Extract the lines between the ones holding "at height z" and "if obj.type not", inclusive, exactly as written and nothing more.

# # #

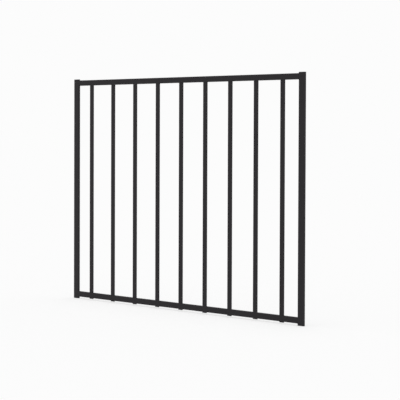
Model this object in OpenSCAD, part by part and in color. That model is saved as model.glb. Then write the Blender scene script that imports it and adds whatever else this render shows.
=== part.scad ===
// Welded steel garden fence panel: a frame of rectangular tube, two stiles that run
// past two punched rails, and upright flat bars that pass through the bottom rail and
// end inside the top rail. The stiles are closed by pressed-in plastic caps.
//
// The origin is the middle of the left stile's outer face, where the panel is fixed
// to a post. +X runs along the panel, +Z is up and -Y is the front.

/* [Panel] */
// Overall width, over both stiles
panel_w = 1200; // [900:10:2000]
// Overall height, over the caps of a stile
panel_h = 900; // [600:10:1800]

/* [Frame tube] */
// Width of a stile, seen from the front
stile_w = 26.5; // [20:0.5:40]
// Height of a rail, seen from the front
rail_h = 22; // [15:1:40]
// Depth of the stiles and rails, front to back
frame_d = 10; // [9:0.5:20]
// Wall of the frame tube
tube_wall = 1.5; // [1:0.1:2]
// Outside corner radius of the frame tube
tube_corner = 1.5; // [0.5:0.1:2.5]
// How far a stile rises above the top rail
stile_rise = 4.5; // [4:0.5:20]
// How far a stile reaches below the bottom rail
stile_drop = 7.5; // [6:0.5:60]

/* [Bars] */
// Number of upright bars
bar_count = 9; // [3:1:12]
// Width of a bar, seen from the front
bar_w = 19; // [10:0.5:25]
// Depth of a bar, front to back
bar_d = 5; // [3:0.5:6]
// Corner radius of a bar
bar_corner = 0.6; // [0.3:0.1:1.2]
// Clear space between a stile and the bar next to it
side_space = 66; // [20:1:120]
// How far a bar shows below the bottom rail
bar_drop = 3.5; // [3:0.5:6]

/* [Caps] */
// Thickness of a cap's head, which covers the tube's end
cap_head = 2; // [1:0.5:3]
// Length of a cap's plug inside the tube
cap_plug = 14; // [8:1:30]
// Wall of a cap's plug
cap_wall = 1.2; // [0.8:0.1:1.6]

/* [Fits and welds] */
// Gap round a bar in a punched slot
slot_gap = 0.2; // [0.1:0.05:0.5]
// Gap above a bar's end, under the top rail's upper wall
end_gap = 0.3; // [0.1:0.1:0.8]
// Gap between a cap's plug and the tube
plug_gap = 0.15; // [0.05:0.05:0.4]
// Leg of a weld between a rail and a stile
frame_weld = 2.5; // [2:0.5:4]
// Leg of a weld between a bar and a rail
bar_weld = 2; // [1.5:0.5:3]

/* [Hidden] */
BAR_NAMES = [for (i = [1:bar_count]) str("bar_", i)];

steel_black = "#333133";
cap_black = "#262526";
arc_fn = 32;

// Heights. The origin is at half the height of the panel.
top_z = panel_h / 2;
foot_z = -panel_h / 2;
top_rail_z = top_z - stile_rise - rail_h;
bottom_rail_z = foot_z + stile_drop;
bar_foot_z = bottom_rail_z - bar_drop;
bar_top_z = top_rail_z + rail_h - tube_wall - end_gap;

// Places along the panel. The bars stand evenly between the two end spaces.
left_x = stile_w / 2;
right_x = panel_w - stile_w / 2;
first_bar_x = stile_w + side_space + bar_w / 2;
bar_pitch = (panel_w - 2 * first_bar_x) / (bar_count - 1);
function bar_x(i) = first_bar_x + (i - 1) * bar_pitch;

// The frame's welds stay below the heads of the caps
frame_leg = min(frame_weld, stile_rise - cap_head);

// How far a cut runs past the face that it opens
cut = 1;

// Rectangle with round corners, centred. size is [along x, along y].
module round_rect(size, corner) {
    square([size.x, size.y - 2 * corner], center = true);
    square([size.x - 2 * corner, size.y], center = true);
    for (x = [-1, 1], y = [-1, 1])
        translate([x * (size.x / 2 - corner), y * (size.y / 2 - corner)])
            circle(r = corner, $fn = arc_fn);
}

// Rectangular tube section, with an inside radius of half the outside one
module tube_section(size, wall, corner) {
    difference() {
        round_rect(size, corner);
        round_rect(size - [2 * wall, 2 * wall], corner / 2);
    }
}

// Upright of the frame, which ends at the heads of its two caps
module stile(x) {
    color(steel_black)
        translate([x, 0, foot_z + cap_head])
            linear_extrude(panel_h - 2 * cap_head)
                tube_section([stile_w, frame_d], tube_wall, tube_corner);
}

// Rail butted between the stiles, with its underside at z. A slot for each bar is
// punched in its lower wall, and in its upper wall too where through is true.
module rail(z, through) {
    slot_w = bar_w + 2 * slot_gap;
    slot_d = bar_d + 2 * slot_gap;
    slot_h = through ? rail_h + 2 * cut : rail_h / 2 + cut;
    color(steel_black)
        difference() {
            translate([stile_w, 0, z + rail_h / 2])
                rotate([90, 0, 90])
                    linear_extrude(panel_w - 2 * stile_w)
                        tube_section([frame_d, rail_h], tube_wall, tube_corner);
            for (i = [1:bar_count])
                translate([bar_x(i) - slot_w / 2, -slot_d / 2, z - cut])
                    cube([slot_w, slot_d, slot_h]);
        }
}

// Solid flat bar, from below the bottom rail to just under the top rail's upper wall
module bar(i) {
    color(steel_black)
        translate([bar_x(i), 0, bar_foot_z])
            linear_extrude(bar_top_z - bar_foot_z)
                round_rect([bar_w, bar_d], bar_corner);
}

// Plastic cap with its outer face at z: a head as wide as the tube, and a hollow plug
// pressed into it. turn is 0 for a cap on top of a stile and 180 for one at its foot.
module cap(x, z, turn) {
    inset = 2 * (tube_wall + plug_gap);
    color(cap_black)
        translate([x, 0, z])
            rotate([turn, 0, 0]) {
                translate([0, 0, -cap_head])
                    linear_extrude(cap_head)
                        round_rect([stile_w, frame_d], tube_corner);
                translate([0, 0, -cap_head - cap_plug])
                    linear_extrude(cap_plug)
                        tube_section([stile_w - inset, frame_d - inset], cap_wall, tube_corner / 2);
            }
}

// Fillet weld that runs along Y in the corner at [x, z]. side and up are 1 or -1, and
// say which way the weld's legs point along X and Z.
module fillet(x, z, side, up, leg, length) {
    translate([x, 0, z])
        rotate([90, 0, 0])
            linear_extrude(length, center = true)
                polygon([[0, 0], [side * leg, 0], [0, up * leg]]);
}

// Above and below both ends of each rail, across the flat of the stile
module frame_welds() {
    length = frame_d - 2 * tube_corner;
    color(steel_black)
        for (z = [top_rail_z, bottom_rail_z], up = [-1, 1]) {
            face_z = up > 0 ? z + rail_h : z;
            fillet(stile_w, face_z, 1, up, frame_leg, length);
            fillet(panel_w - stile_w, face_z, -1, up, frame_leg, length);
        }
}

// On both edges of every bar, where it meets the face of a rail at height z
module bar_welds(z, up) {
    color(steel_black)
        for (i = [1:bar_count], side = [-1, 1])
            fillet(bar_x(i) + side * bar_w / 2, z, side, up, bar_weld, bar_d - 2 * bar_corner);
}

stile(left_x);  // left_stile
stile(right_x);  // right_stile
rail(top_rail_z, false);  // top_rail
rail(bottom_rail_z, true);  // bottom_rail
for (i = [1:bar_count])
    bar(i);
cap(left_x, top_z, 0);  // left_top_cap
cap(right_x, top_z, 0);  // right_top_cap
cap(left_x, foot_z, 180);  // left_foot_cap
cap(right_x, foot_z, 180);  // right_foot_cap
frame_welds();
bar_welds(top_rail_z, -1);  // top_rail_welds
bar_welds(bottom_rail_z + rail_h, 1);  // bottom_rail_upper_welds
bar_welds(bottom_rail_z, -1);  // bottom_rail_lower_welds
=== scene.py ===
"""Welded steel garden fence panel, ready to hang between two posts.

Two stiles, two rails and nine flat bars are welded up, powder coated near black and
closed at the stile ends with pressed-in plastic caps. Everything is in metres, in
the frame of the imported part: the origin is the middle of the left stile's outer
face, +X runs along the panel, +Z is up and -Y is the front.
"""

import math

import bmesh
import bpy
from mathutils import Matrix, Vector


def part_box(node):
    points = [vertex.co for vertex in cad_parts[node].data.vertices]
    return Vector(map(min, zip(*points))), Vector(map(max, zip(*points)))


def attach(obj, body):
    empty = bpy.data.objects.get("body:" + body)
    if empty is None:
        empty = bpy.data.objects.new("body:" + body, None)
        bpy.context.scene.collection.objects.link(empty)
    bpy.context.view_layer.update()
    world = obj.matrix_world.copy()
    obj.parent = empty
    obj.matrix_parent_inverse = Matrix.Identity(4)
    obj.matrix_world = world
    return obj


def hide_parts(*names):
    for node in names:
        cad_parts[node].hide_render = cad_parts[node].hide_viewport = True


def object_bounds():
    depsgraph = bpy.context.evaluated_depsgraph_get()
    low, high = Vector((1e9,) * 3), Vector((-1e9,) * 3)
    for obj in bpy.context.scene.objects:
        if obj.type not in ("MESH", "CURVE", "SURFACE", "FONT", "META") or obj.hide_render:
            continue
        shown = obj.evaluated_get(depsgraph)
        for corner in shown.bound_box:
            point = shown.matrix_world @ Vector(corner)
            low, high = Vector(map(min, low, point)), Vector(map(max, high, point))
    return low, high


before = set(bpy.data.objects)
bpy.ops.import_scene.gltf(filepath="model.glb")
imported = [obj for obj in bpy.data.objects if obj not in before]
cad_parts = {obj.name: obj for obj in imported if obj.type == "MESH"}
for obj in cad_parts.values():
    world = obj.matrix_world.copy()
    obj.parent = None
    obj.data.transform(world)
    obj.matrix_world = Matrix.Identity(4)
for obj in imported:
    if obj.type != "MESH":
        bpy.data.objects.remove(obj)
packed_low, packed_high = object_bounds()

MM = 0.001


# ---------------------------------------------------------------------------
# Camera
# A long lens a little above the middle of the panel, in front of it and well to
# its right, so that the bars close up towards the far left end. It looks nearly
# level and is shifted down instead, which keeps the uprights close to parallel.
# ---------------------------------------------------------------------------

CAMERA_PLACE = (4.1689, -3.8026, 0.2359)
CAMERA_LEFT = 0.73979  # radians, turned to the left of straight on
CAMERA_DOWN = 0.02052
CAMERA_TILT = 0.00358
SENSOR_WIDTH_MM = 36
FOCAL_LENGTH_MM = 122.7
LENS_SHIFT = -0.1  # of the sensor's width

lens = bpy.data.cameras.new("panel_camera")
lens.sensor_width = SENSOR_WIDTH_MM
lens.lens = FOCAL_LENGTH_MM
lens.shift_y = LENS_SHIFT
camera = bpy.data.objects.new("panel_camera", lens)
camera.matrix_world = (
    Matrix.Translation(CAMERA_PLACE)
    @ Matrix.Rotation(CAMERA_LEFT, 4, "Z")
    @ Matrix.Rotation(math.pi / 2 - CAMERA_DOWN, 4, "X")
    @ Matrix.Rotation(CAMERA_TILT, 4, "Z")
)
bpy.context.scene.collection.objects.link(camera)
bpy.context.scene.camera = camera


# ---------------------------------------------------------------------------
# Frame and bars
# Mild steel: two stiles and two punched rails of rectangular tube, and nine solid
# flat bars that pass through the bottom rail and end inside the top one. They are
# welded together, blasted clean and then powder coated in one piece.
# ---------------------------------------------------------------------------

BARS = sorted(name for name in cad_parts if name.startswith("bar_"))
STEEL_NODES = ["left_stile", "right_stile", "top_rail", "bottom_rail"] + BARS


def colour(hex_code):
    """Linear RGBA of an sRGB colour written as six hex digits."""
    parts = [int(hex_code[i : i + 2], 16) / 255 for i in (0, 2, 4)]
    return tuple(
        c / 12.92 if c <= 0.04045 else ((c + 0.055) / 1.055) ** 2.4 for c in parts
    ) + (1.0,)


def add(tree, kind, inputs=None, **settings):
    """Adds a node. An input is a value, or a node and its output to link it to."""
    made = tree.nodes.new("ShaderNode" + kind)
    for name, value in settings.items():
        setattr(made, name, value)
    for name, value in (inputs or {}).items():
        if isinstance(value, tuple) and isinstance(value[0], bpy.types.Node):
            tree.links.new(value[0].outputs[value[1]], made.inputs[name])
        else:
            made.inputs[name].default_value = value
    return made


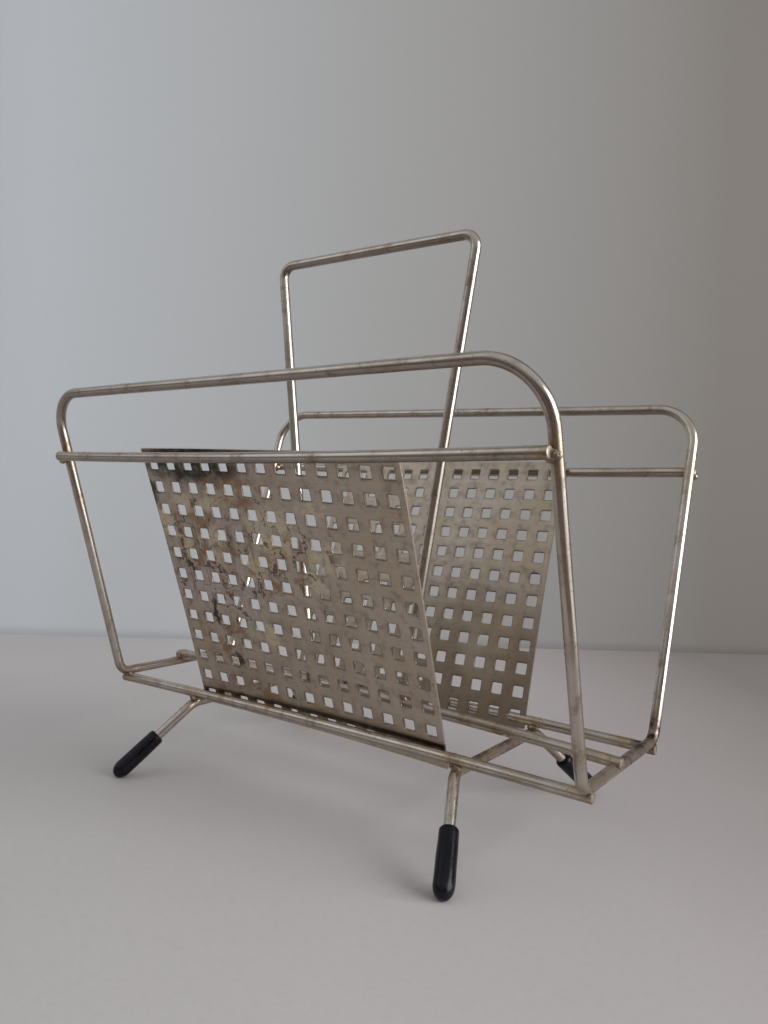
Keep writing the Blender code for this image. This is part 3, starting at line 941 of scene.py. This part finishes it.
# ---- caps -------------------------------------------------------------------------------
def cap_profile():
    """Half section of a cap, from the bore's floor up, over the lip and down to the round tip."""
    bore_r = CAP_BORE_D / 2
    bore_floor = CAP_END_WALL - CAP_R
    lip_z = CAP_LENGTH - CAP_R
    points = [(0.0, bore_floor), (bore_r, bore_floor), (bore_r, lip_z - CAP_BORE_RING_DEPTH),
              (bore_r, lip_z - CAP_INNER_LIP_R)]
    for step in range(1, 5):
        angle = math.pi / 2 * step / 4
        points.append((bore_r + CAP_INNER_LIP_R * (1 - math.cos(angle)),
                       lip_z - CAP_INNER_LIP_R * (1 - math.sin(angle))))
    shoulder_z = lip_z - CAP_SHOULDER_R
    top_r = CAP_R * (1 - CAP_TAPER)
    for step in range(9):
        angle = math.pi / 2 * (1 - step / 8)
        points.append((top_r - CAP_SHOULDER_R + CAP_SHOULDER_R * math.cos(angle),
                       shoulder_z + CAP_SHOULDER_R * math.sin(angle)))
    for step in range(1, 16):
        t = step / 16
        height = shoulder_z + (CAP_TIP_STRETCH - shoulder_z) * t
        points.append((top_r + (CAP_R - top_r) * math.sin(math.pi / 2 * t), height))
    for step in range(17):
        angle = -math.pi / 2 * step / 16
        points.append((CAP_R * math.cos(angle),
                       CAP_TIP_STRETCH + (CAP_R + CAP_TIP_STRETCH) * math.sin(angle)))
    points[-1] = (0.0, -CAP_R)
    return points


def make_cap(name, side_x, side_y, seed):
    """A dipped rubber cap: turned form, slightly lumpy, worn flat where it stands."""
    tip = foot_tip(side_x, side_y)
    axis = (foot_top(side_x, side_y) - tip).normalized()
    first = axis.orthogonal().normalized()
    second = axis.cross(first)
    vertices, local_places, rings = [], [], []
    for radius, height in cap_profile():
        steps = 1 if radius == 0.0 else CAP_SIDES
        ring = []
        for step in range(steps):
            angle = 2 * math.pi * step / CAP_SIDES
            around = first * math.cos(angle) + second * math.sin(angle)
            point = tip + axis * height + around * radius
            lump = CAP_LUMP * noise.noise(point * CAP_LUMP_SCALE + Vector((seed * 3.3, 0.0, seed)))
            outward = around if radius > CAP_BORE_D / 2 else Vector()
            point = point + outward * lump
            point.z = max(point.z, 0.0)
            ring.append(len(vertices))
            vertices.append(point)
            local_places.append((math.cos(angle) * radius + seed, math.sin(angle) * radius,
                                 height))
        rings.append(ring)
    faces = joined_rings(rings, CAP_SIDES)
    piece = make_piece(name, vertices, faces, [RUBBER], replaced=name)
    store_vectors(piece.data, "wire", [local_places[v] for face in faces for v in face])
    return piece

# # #

• [Response to this task]
// On both edges of every bar, where it meets the face of a rail at height z
module bar_welds(z, up) {
    color(steel_black)
        for (i = [1:bar_count], side = [-1, 1])
            fillet(bar_x(i) + side * bar_w / 2, z, side, up, bar_weld, bar_d - 2 * bar_corner);
}

stile(left_x);  // left_stile
stile(right_x);  // right_stile
rail(top_rail_z, false);  // top_rail
rail(bottom_rail_z, true);  // bottom_rail
for (i = [1:bar_count])
    bar(i);
cap(left_x, top_z, 0);  // left_top_cap
cap(right_x, top_z, 0);  // right_top_cap
cap(left_x, foot_z, 180);  // left_foot_cap
cap(right_x, foot_z, 180);  // right_foot_cap
frame_welds();
bar_welds(top_rail_z, -1);  // top_rail_welds
bar_welds(bottom_rail_z + rail_h, 1);  // bottom_rail_upper_welds
bar_welds(bottom_rail_z, -1);  // bottom_rail_lower_welds
=== scene.py ===
"""Welded steel garden fence panel, ready to hang between two posts.

Two stiles, two rails and nine flat bars are welded up, powder coated near black and
closed at the stile ends with pressed-in plastic caps. Everything is in metres, in
the frame of the imported part: the origin is the middle of the left stile's outer
face, +X runs along the panel, +Z is up and -Y is the front.
"""

import math

import bmesh
import bpy
from mathutils import Matrix, Vector


def part_box(node):
    points = [vertex.co for vertex in cad_parts[node].data.vertices]
    return Vector(map(min, zip(*points))), Vector(map(max, zip(*points)))


def attach(obj, body):
    empty = bpy.data.objects.get("body:" + body)
    if empty is None:
        empty = bpy.data.objects.new("body:" + body, None)
        bpy.context.scene.collection.objects.link(empty)
    bpy.context.view_layer.update()
    world = obj.matrix_world.copy()
    obj.parent = empty
    obj.matrix_parent_inverse = Matrix.Identity(4)
    obj.matrix_world = world
    return obj


def hide_parts(*names):
    for node in names:
        cad_parts[node].hide_render = cad_parts[node].hide_viewport = True


def object_bounds():
    depsgraph = bpy.context.evaluated_depsgraph_get()
    low, high = Vector((1e9,) * 3), Vector((-1e9,) * 3)
    for obj in bpy.context.scene.objects:
        if obj.type not in ("MESH", "CURVE", "SURFACE", "FONT", "META") or obj.hide_render:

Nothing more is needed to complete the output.